El drama tendrá que esperar hasta el baile
real, en que el cisne muestra una ambigüedad perversa; pero sin que nunca quede
claro ni el por qué ni el cómo de dicha ambigüedad, que es sólo un rejuego
sexual. Al final, en una especie de aquelarre, el príncipe enloquece por esa
ambigüedad perversa y muere en un ataque de locura; en el que es también
inexplicablemente atacado por la bandada de cisnes, que resultaron caníbales.
En función de la lírica, en ese momento apoteósico el príncipe es defendido de
los otros cisnes por el perverso que lo enloqueció; que —sin que tampoco venga
a cuento— aparece herido, y muere también atacado por la bandada que antes
lideraba, y que parece haber comido alguna yerba rara. De todo eso, lo único
consistente es la belleza de todas y cada una de las soluciones, lo mismo
separadas que como conjunto; pero como eventos gratuitos y sin mayor conexión
entre sí, como si lo experimental estuviera en la falta de argumento real.
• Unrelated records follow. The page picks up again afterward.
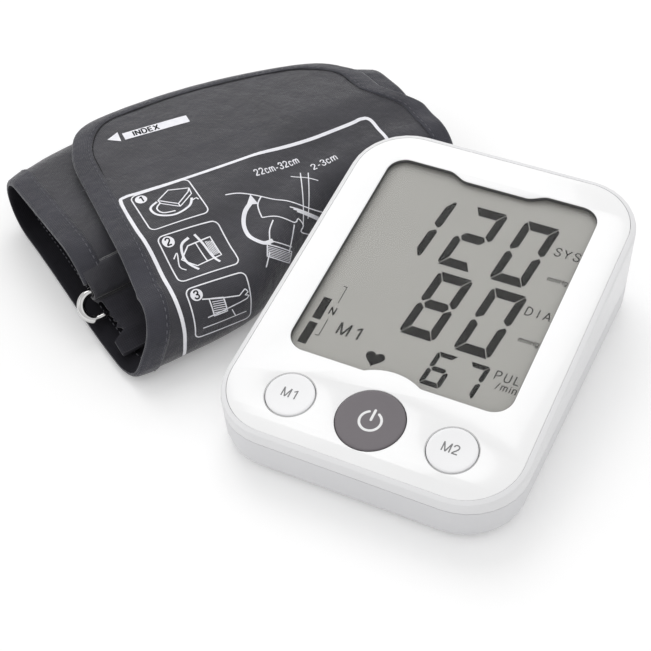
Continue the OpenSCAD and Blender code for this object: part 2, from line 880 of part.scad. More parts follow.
module battery_door() {
    color([0.85, 0.85, 0.87])
    union() {
        intersection() {
            outer_form();
            union() {
                translate([bay_x - door_w / 2, bay_y + door_gap, foot_h])
                    cube([door_w, far, door_t]);
                translate([bay_x - door_w / 2 - rail, bay_y + door_gap, rail_z])
                    cube([door_w + 2 * rail, bay_l, rail_t]);
            }
        }
        for (i = [0:4])
            translate([bay_x - 14, bay_back - 22 + i * 3, foot_h - 0.4])
                cube([28, 1.2, 0.5]);
    }
}

// ================= fasteners and feet =================

module rubber_feet() {
    color([0.3, 0.3, 0.31])
    for (p = FEET)
        translate([p[0], p[1], 0])
            rotate_extrude()
                polygon([[0, 0], [foot_r - 0.4, 0], [foot_r, 0.4], [foot_r, 2 * foot_h - touch],
                    [0, 2 * foot_h - touch]]);
}

module case_screws() {
    color([0.6, 0.6, 0.62])
    for (p = POSTS)
        translate([p[0], p[1], screw_seat_z]) {
            translate([0, 0, -1.6])
                difference() {
                    cylinder(r = screw_head_r, h = 1.6);
                    translate([0, 0, -1])
                        linear_extrude(1.9) {
                            square([3, 0.8], center = true);
                            square([0.8, 3], center = true);
                        }
                }
            cylinder(r = screw_r, h = face_pt(0, p[1], deck_bottom)[2] - screw_seat_z - 0.6);
        }
}

// ================= cuff =================

function front_b(s) = front_start + roll_dent * smooth(dent_from, dent_to, s)
    - front_relax * smooth(118, cuff_w, s);
function back_b(s) = let (t = s / cuff_w) mix(roll_left, roll_right, t) + roll_bulge * 4 * t * (1 - t);
function front_mid(s) = front_b(s) + sheet_t / 2 + fold_r;
function back_mid(s) = back_b(s) - sheet_t / 2 - fold_r;
function loop_b_at(s) = loop_b + s * tan(loop_yaw);
function droop_b(s) = loop_b_at(s) + droop_r * sin(droop_angle) + (sleeve_r + 0.3) * cos(droop_angle);

// Middle of the sheet and its outward normal in the (b, z) plane at s. The path
// g runs 0 to 7: droop, inner top, back fold, bottom, front fold, flap, flap end.
function section(g, s) =
    g < 1 ? let (a = droop_angle * (1 - g))
        [droop_b(s) - droop_r * sin(a), inner_z - droop_r * (1 - cos(a)), -sin(a), cos(a)] :
    g < 2 ? [mix(droop_b(s), back_mid(s), g - 1), inner_z, 0, 1] :
    g < 3 ? let (a = 180 * (g - 2))
        [back_mid(s) + fold_r * sin(a), fold_z + fold_r * cos(a), sin(a), cos(a)] :
    g < 4 ? [mix(back_mid(s), front_mid(s), g - 3), bottom_z, 0, -1] :
    g < 5 ? let (a = 180 * (g - 4))
        [front_mid(s) - fold_r * sin(a), fold_z - fold_r * cos(a), -sin(a), -cos(a)] :
    g < 6 ? let (b = mix(front_mid(s), back_mid(s), g - 5))
        [b, mix(inner_z, fold_z + flap_r, smooth(0, flap_rise, b - front_mid(s))), 0, 1] :
    let (a = flap_end_angle * (g - 6))
        [back_mid(s) + flap_r * sin(a), fold_z + flap_r * cos(a), sin(a), cos(a)];
function sheet_pt(g, s, o) = let (p = section(g, s)) [s, p[0] + o * p[2], p[1] + o * p[3]];

// Distance from the flap's free edge, and the path value at such a distance
flap_flat = back_mid(cuff_w / 2) - front_mid(cuff_w / 2);
function edge_gap(g) = g < 6 ? flap_end_l + (6 - g) * flap_flat : flap_end_l * (7 - g);
function g_at_gap(d) = d > flap_end_l ? 6 - (d - flap_end_l) / flap_flat : 7 - d / flap_end_l;

// Where the sheet's left and right edges lie along the roll
function edge_left(g) = g < 4 ? 0 : g < 5 ? flap_s0 * smooth(4, 5, g) :
    flap_s0 + flap_taper * flap_flat * min(1, g - 5);
function edge_right(g) = g < 5 ? cuff_w : mix(cuff_w, flap_s1, smooth(5.2, 5.6, g));
function corner_in(d, r) = d >= r ? 0 : r - sqrt(max(0, r * r - (r - d) * (r - d)));

main_rows = [0, 0.34, 0.67, 1, 1.5, 2, 2.17, 2.33, 2.5, 2.67, 2.83, 3, 3.33, 3.67, 4,
    4.17, 4.33, 4.5, 4.67, 4.83, 5, 5.15, 5.3, 5.5];
corner_step = 11.25;
flap_seam_g = 4;
flap_from_g = flap_seam_g + 0.002;
end_rows = [for (a = [0:corner_step:90]) g_at_gap(flap_corner_r * (1 - sin(a)))];
all_rows = concat(main_rows, end_rows);
col_count = 10;

// One row of points across the sheet at g, offset o, kept away from the edges
function row(g, o, inset) = let (
    round_in = corner_in(edge_gap(g), flap_corner_r),
    s0 = edge_left(g) + round_in + inset,
    s1 = edge_right(g) - round_in - inset,
    hem = inset > 0 ? 0 : binding_w,
    inner = [for (j = [0:col_count]) mix(s0 + hem, s1 - hem, j / col_count)],
    all = hem > 0 ? concat([s0], inner, [s1]) : inner)
    [for (s = all) sheet_pt(g, s, o)];

module cuff_frame() {
    translate([cuff_x, cuff_y, 0])
        rotate(roll_angle)
            children();
}

module sheet_layer(rows, o0, o1, inset) {
    cuff_frame()
        slab([for (g = rows) row(g, o1, inset)], [for (g = rows) row(g, o0, inset)]);
}

// The outer cloth is sewn from three panels: the end that holds the loop, the body
// round the bladder, and the flap. It takes the rows from one path value to another.
module cloth_panel(from, to) {
    rows = concat([from], [for (g = all_rows) if (g > from && g <= to) g]);
    color([0.34, 0.34, 0.37])
        sheet_layer(rows, sheet_t / 2 - fabric_t, sheet_t / 2, 0);
}

module loop_end_panel() {
    cloth_panel(0, 1);
}

module cuff_fabric() {
    cloth_panel(1, flap_seam_g);
}

module flap_panel() {
    cloth_panel(flap_from_g, 7);
}

module cuff_lining() {
    color([0.12, 0.12, 0.13])
        sheet_layer(all_rows, -sheet_t / 2, -sheet_t / 2 + fabric_t, 0);
}

module air_bladder() {
    rows = [for (g = all_rows) if (g >= 1.4 && g <= 3.9) g];
    half = sheet_t / 2 - fabric_t - 0.3;
    color([0.5, 0.5, 0.48])
        sheet_layer(rows, -half, half, 1.5 * binding_w);
}

module hook_patch() {
    rows = [5.5, 5.6, 5.7, 5.8, 5.9];
    color([0.15, 0.15, 0.16])
        sheet_layer(rows, -sheet_t / 2 - fit - 0.6, -sheet_t / 2 - fit, 2 * binding_w);
}

module loop_patch() {
    rows = [1.35, 1.6, 1.85];
    color([0.22, 0.22, 0.24])
        sheet_layer(rows, sheet_t / 2 + fit, sheet_t / 2 + fit + 0.6, 4 * binding_w);
}

// Section of the tape folded over the sheet's edge: distance in from it, and offset
tape_low = sheet_t / 2 + binding_skin;
tape_top = tape_low + binding_t;
tape_mid = binding_w / 2;
tape_fold = -binding_skin - binding_t;
TAPE = [[binding_w, tape_low], [tape_mid, tape_low], [-binding_skin, tape_low],
    [-binding_skin, -tape_low], [tape_mid, -tape_low], [binding_w, -tape_low],
    [binding_w, -tape_top], [tape_mid, -tape_top], [tape_fold, -tape_top],
    [tape_fold, tape_top], [tape_mid, tape_top], [binding_w, tape_top]];

function left_tape(g) = [for (p = TAPE) sheet_pt(g, edge_left(g) + p[0], p[1])];
function right_tape(g) = [for (p = TAPE) sheet_pt(g, edge_right(g) - p[0], p[1])];
function reversed(list) = [for (k = [len(list) - 1:-1:0]) list[k]];

// Tape along both edges of the roll, from the loop's end to the flap's seam
module body_binding() {
    rows = [for (g = main_rows) if (g <= flap_seam_g) g];
    color([0.3, 0.3, 0.34])
    cuff_frame() {
        loft([for (g = rows) left_tape(g)]);
        loft([for (g = reversed(rows)) right_tape(g)]);
    }
}

// Tape from the flap's seam up one edge, round the free edge and down the other
module cuff_binding() {
    rows = concat([flap_from_g],
        [for (g = main_rows) if (g > flap_seam_g && edge_gap(g) > flap_corner_r + 2) g]);
    s_right = edge_right(6);
    r = flap_corner_r;
    corner_left = [for (a = [0:corner_step:90]) [for (p = TAPE)
        let (g = g_at_gap(r - (r - p[0]) * sin(a)))
        sheet_pt(g, edge_left(g) + r - (r - p[0]) * cos(a), p[1])]];
    corner_right = [for (a = [90:-corner_step:0]) [for (p = TAPE)
        sheet_pt(g_at_gap(r - (r - p[0]) * sin(a)), s_right - r + (r - p[0]) * cos(a), p[1])]];
    free = [for (t = [0.2, 0.4, 0.6, 0.8]) [for (p = TAPE)
        sheet_pt(g_at_gap(p[0]), mix(edge_left(6) + r, s_right - r, t), p[1])]];
    color([0.3, 0.3, 0.34])
    cuff_frame()
        loft(concat([for (g = rows) left_tape(g)], corner_left, free, corner_right,
            [for (g = reversed(rows)) right_tape(g)]));
}

inlet_s = cuff_w - 16;
inlet_b = 55;
inlet_r = inlet_bore_r + 1.5;

// Moulded nozzle bonded to the lining, with its pipe out of the cuff's right end
module hose_inlet() {
    base_z = bottom_z + sheet_t / 2 + 0.05;
    pipe_z = base_z + inlet_r + 0.9;
    pipe_l = 26;
    color([0.25, 0.25, 0.26])
    cuff_frame()
        difference() {
            union() {
                translate([inlet_s, inlet_b, base_z])
                    cylinder(r = 7.5, h = 1.2);
                translate([inlet_s - 4, inlet_b - 2.5, base_z])
                    cube([12, 5, 3]);
                translate([inlet_s - 4, inlet_b, pipe_z])
                    rotate([0, 90, 0])
                        cylinder(r = inlet_r, h = pipe_l);
            }
            translate([inlet_s, inlet_b, pipe_z])
                rotate([0, 90, 0])
                    cylinder(r = inlet_bore_r, h = pipe_l);
        }
}

module loop_frame() {
    cuff_frame()
        translate([0, loop_b, loop_z])
            rotate([0, 0, loop_yaw])
                rotate([loop_tilt, 0, 0])
                    children();
}

module ring_sleeve() {
    color([0.3, 0.3, 0.33])
    loop_frame()
        translate([4, 0, 0])
            rotate([0, 90, 0])
                difference() {
                    cylinder(r = sleeve_r, h = loop_l - 8);
                    translate([0, 0, -1])
                        cylinder(r = wire_r + 0.3, h = far);
                }
}

module steel_loop() {
    color([0.8, 0.81, 0.83])
    loop_frame() {
        for (y = [0, -loop_gap])
            translate([0, y, 0])
                rotate([0, 90, 0])
                    cylinder(r = wire_r, h = loop_l);
        for (x = [0, loop_l])
            translate([x, -loop_gap / 2, 0])
                rotate([0, 0, x > 0 ? -90 : 90])
                    rotate_extrude(angle = 180)
                        translate([loop_gap / 2, 0])
                            circle(wire_r);
    }
}

front_cover();
rear_cover();
faceplate();
display_window();
lcd_panel();
lcd_reflector();
lcd_frame();
zebra_strip();
main_board();
controller_chip();
buzzer();
pressure_sensor();
tact_switches();
plunger(KEYS[1]);  // power_plunger
plunger(KEYS[0]);  // memory_1_plunger
plunger(KEYS[2]);  // memory_2_plunger
power_button();
memory_1_button();
memory_2_button();
air_socket();
dc_socket();
tee_manifold();
socket_tube();
pump_tube();
valve_tube();
sensor_tube();
air_pump();
pump_motor();
pump_cradle();
deflation_valve();
battery_cells();
battery_contacts();
battery_springs();
battery_door();
rubber_feet();
case_screws();
board_screws();
loop_end_panel();
cuff_fabric();
flap_panel();
cuff_lining();
air_bladder();
body_binding();
cuff_binding();
hook_patch();
loop_patch();
hose_inlet();
ring_sleeve();
steel_loop();
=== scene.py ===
# %% [markdown]
# # A desk blood pressure monitor and its rolled arm cuff
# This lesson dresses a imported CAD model: the covers, the sockets, the feet and
# the inner parts come from it. The faceplate, the keys, the display's figures
# and the soft cuff with its print are modelled here.
# Everything is in metres in the CAD model's own frame. The origin lies on the
# table under the middle of the face, X runs to the right of the display and Y
# towards its top.

# %% Load the frame
import json
import math

import bmesh
import bpy
from mathutils import Matrix, Vector, noise


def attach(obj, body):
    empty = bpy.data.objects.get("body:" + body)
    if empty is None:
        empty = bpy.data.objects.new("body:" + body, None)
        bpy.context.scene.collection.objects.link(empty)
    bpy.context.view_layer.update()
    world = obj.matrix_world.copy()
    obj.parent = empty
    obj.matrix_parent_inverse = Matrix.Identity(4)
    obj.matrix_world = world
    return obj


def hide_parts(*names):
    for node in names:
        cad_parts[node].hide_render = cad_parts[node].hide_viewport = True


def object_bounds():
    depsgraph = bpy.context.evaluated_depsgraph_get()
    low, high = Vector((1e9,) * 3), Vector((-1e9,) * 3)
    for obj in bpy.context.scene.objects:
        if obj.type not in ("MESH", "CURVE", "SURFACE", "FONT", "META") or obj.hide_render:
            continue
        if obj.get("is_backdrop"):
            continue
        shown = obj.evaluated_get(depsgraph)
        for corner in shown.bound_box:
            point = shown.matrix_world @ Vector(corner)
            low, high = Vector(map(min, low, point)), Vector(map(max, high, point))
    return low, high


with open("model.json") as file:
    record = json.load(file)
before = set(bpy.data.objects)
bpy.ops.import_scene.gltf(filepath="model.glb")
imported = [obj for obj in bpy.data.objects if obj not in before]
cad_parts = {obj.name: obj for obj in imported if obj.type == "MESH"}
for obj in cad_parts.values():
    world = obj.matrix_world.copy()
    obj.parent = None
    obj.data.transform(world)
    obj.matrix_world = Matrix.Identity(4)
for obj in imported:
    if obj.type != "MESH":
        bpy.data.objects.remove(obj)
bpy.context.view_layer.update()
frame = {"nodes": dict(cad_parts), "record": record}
MM = 0.001
NODES = frame["nodes"]

# %% [markdown]
# ## Camera, table and light
# The camera stands in front of the monitor's right corner and looks down at
# about 45 degrees. Its three directions were worked out from the corners of the
# face, so they are written as vectors rather than as angles.

# %% Camera
CAMERA_AT = Vector((126.47, -312.45, 353.34)) * MM
LOOK = Vector((-0.335, 0.626, -0.7047)).normalized()
RIGHT = Vector((0.897, 0.441, -0.035))
RIGHT = (RIGHT - LOOK * RIGHT.dot(LOOK)).normalized()
UP = RIGHT.cross(LOOK)
camera = bpy.data.objects.new("camera", bpy.data.cameras.new("camera"))
bpy.context.scene.collection.objects.link(camera)
camera.data.sensor_width = 36.0
camera.data.lens = 78.18
camera.data.clip_start = 0.01
camera.data.clip_end = 20.0
camera.matrix_world = Matrix.Translation(CAMERA_AT) @ Matrix((RIGHT, UP, -LOOK)).transposed().to_4x4()
bpy.context.scene.camera = camera
bpy.context.scene.view_settings.view_transform = "Standard"
print("camera looks along", [round(x, 3) for x in LOOK])

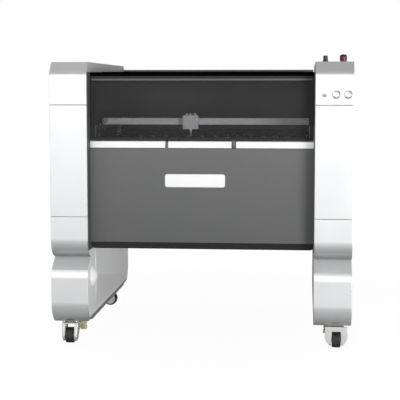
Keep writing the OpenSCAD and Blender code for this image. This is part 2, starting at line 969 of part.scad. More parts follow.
// The moving leaf with the two outer knuckles.
module hinge_leaves() {
    color(steel) placed() for (i = [0 : hinge_count - 1]) translate([hinge_x(i), 0, 0]) difference() {
        union() {
            block([-hinge_length / 2, hinge_depth - leaf_reach, body_top],
                  [hinge_length / 2, hinge_depth - knuckle_radius - 1, body_top + leaf_thick]);
            for (side = [-1, 1]) {
                x0 = side * hinge_length / 3;
                x1 = x0 + knuckle_length / 2;
                rod_x(x1 - knuckle_length, x1, hinge_depth, hinge_height, knuckle_radius);
                block([x1 - knuckle_length, hinge_depth - knuckle_radius - 2, body_top + knuckle_gap],
                      [x1, hinge_depth, body_top + leaf_thick]);
            }
        }
        rod_x(-hinge_length, hinge_length, hinge_depth, hinge_height, hinge_pin_radius + turning);
    }
}

// ---------- Controls ----------

module estop_base() {
    color([0.55, 0.56, 0.56]) placed() difference() {
        union() {
            rod_z(cover_height, cover_height + estop_collar, estop_x, control_depth, estop_radius + 1);
            rod_z(cover_height - barrel_length, cover_height, estop_x, control_depth, estop_barrel_radius);
        }
        translate([0, 0, cover_height])
            rod_z(-barrel_length - over, 10, estop_x, control_depth, estop_stem_radius + running);
    }
}

module estop_button() {
    top = cover_height + estop_height;
    color([0.62, 0.08, 0.10]) placed() {
        rod_z(cover_height - 18, cover_height + 7, estop_x, control_depth, estop_stem_radius);
        rod_z(cover_height + 6, top - 4, estop_x, control_depth, estop_radius);
        translate([estop_x, control_depth, top - 4])
            cylinder(r1 = estop_radius, r2 = estop_radius - 4, h = 4);
    }
}

module selector_base() {
    color(rubber * 2) placed() difference() {
        union() {
            translate([0, 0, cover_height])
                rod_z(0, selector_collar, selector_x, control_depth, selector_barrel_radius + 2);
            rod_z(cover_height - barrel_length, cover_height,
                  selector_x, control_depth, selector_barrel_radius);
        }
        translate([0, 0, cover_height])
            rod_z(-barrel_length - over, 10, selector_x, control_depth, selector_stem_radius + running);
    }
}

module selector_knob() {
    grip_base = selector_height - 8;
    color([0.10, 0.20, 0.16]) placed() translate([selector_x, control_depth, cover_height]) {
        rod_z(-18, selector_collar + 2, 0, 0, selector_stem_radius);
        rod_z(selector_collar + running, grip_base, 0, 0, selector_barrel_radius + 0.5);
        block([-3, -8, grip_base - 1], [3, 8, selector_height]);
    }
}

module button_bezels() {
    color([0.45, 0.46, 0.47]) placed() for (x = button_x) difference() {
        union() {
            rod_y(-control_proud, 0, x, button_height, ring_radius);
            rod_y(0, 20, x, button_height, button_radius + running + sleeve_wall);
        }
        rod_y(-control_proud - over, 21, x, button_height, button_radius + running);
    }
}

module button(x) {
    rod_y(-control_proud + 0.5, 14, x, button_height, button_radius);
}

module button_left() {
    color([0.90, 0.91, 0.91]) placed() button(button_x[0]);
}

module button_right() {
    color([0.90, 0.91, 0.91]) placed() button(button_x[1]);
}

// The oval pilot lamp, grown sideways by extra and made length long.
module pilot_body(extra, length) {
    radius = pilot_radius + extra;
    for (side = [-1, 1]) rod_y(0, length, pilot_x + side * pilot_half_span, pilot_height, radius);
    block([pilot_x - pilot_half_span, 0, pilot_height - radius],
          [pilot_x + pilot_half_span, length, pilot_height + radius]);
}

module pilot_lamp() {
    color([0.12, 0.16, 0.15]) placed() translate([0, -control_proud, 0]) pilot_body(0, 14);
}

// ---------- Casters and feet ----------

module caster_plate(x, depth) {
    plate_base = ground_clearance - plate_thick;
    fork_base = fork_top - fork_plate;
    rod_z(fork_base - 4, ground_clearance, x, depth, kingpin_radius);
    rod_z(fork_base - 4, fork_base - running, x, depth, kingpin_radius + 4);
    rod_z(fork_top + running, plate_base, x, depth, race_radius);
    block([x - plate_half, depth - plate_half, plate_base],
          [x + plate_half, depth + plate_half, ground_clearance]);
}

module caster_plates() {
    color(alloy) placed() for (side = [-1, 1], depth = caster_depths) caster_plate(side * caster_x, depth);
}

// The hooded fork seen from its side.
module cheek_outline() {
    translate([caster_trail, wheel_radius]) circle(r = axle_boss);
    polygon([
        [fork_front, fork_top],
        [fork_back, fork_top],
        [caster_trail + axle_boss, wheel_radius],
        [caster_trail - axle_boss, wheel_radius],
        [fork_front, fork_top - 16]
    ]);
}

// The hooded fork seen from its front, narrower at the axle.
module hood_outline() {
    low = wheel_slot + fork_cheek;
    polygon([
        [-fork_width / 2, fork_top],
        [-fork_width / 2, fork_top - fork_taper],
        [-low, wheel_radius - axle_boss],
        [low, wheel_radius - axle_boss],
        [fork_width / 2, fork_top - fork_taper],
        [fork_width / 2, fork_top]
    ]);
}

// A fork at the origin, with its wheel behind the swivel axis.
module fork() {
    axle_half = wheel_slot + fork_cheek + 5;
    difference() {
        intersection() {
            along_x(-fork_width, fork_width) cheek_outline();
            translate([0, 2 * wheel_radius, 0]) rotate([90, 0, 0])
                linear_extrude(height = 4 * wheel_radius) hood_outline();
        }
        block([-wheel_slot, -2 * wheel_radius, 0], [wheel_slot, 2 * wheel_radius, fork_top - fork_plate]);
        rod_z(0, fork_top + over, 0, 0, kingpin_radius + turning);
    }
    rod_x(-axle_half, axle_half, caster_trail, wheel_radius, shaft_radius);
}

module wheel() {
    hub_half = wheel_slot - 0.6;
    difference() {
        union() {
            rod_x(-tyre_width / 2, tyre_width / 2, caster_trail, wheel_radius, wheel_radius);
            rod_x(-hub_half, hub_half, caster_trail, wheel_radius, hub_radius);
        }
        rod_x(-fork_width, fork_width, caster_trail, wheel_radius, shaft_radius + turning);
    }
}

// Places a caster piece at a corner, turned about its swivel axis.
module at_caster(side, row, turn) {
    translate([side * caster_x, caster_depths[row], 0]) rotate([0, 0, turn]) children();
}

module fork_front_left() {
    color(alloy) placed() at_caster(-1, 0, front_turn) fork();
}

module fork_front_right() {
    color(alloy) placed() at_caster(1, 0, front_turn) fork();
}

module fork_rear_left() {
    color(alloy) placed() at_caster(-1, 1, rear_left_turn) fork();
}

module fork_rear_right() {
    color(alloy) placed() at_caster(1, 1, 0) fork();
}

module wheel_front_left() {
    color(rubber) placed() at_caster(-1, 0, front_turn) wheel();
}

module wheel_front_right() {
    color(rubber) placed() at_caster(1, 0, front_turn) wheel();
}

module wheel_rear_left() {
    color(rubber) placed() at_caster(-1, 1, rear_left_turn) wheel();
}

module wheel_rear_right() {
    color(rubber) placed() at_caster(1, 1, 0) wheel();
}

module levelling_foot(depth) {
    translate([foot_x, depth, foot_height]) cylinder(r = foot_radius, h = foot_thick, $fn = 6);
    rod_z(foot_height + foot_thick - 1, ground_clearance, foot_x, depth, foot_stem_radius);
}

module levelling_feet() {
    color([0.72, 0.66, 0.38]) placed() mirrored_pair() {
        levelling_foot(caster_depths[0] + foot_offset);
        levelling_foot(caster_depths[1] - foot_offset);
    }
}

// ---------- Nodes ----------

left_cap();
left_middle_cover();
left_leg_cover();
right_cap();
right_middle_cover();
right_leg_cover();
leg_frames();
side_plates();
front_panel();
nameplate();
sill_strips();
body_pan();
chamber_tub();
tube_cover();
laser_tube();
tube_clamps();
tube_mirror();
laser_power_supply();
control_box();
exhaust_collar();
power_inlet();
y_rails();
y_motor();
y_belts();
shaft_bearings();
bed_frame();
bed_slats();
hinge_bases();
estop_base();
selector_base();
button_bezels();
pilot_lamp();
caster_plates();
levelling_feet();
y_drive_shaft();
y_idler_pulleys();
x_beam();
y_carriages();
x_motor();
x_drive_pulley();
x_idler_pulley();
x_belt();
beam_mirror();
laser_head();
focus_tube();
lid_frame();
lid_window();
hinge_leaves();
estop_button();
selector_knob();
button_left();
button_right();
fork_front_left();
fork_front_right();
fork_rear_left();
fork_rear_right();
wheel_front_left();
wheel_front_right();
wheel_rear_left();
wheel_rear_right();
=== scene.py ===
"""Looks of a cabinet laser engraving machine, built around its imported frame.

Lengths are metres. X runs across the front to the operator's right, Y from the
front to the back, and Z is up. The origin is on the floor under the middle.
"""
import logging
import math
from dataclasses import dataclass
from enum import Enum
from typing import Callable, Iterable, Sequence

import bmesh
import bpy
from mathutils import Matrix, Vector


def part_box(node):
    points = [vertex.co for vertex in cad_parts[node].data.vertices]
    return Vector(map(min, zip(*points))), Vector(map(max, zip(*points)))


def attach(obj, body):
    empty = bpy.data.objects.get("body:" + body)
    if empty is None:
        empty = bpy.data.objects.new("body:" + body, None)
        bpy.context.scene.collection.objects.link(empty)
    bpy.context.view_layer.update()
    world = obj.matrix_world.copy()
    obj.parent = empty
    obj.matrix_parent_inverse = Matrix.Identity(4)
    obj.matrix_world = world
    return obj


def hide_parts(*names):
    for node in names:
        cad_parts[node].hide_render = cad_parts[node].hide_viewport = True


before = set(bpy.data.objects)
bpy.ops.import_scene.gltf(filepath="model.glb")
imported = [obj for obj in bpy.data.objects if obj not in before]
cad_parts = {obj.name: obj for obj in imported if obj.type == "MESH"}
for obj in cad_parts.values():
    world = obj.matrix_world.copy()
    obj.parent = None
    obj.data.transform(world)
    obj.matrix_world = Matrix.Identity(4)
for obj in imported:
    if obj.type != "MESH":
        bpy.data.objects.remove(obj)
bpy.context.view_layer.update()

log = logging.getLogger("engraver")

Point = tuple[float, float, float]
Flat = tuple[float, float]
Colour = tuple[float, float, float]
Spot = Sequence[float]
Line = Sequence[Flat]
Thing = bpy.types.Object
Socket = bpy.types.NodeSocket
Edge = bmesh.types.BMEdge

ORIGIN = (0.0, 0.0, 0.0)
TINY = 1e-5  # Places closer than this are the same.
OVER = 0.01  # How far a cutter reaches past what it cuts.


class Axis(Enum):
    """One of the three main directions, as its place in a coordinate."""

    X = 0
    Y = 1
    Z = 2

    @property
    def unit(self) -> Vector:
        """The unit vector along the axis."""
        return Vector([float(i == self.value) for i in range(3)])


# ---- modelling ----


def clear() -> None:
    """Leaves edit mode and deselects everything."""
    if bpy.context.object and bpy.context.object.mode != "OBJECT":
        close()
    bpy.ops.object.select_all(action="DESELECT")


def close() -> None:
    """Returns to object mode."""
    bpy.ops.object.mode_set(mode="OBJECT")


def take(piece: Thing) -> None:
    """Makes one piece the only selected and active one.

    Args:
        piece: The piece.
    """
    clear()
    piece.select_set(True)
    bpy.context.view_layer.objects.active = piece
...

Es en ese punto que la pieza resulta
sospechosa, incluso si legítima, por el aquello de su relevancia y pertinencia;
pues parece sólo un juego de manos de exhibicionismo gay, que en eso puede ser
excesivo, no por gay sino por exhibicionista. Los experimentos de vanguardia surgieron
en el vértice mismo de la Modernidad, como un esfuerzo de renovación; que ya en
eso mismo habla de su futilidad, pues nada que sea real y pertinente necesita
renovarse en su propia actualidad y pertinencia.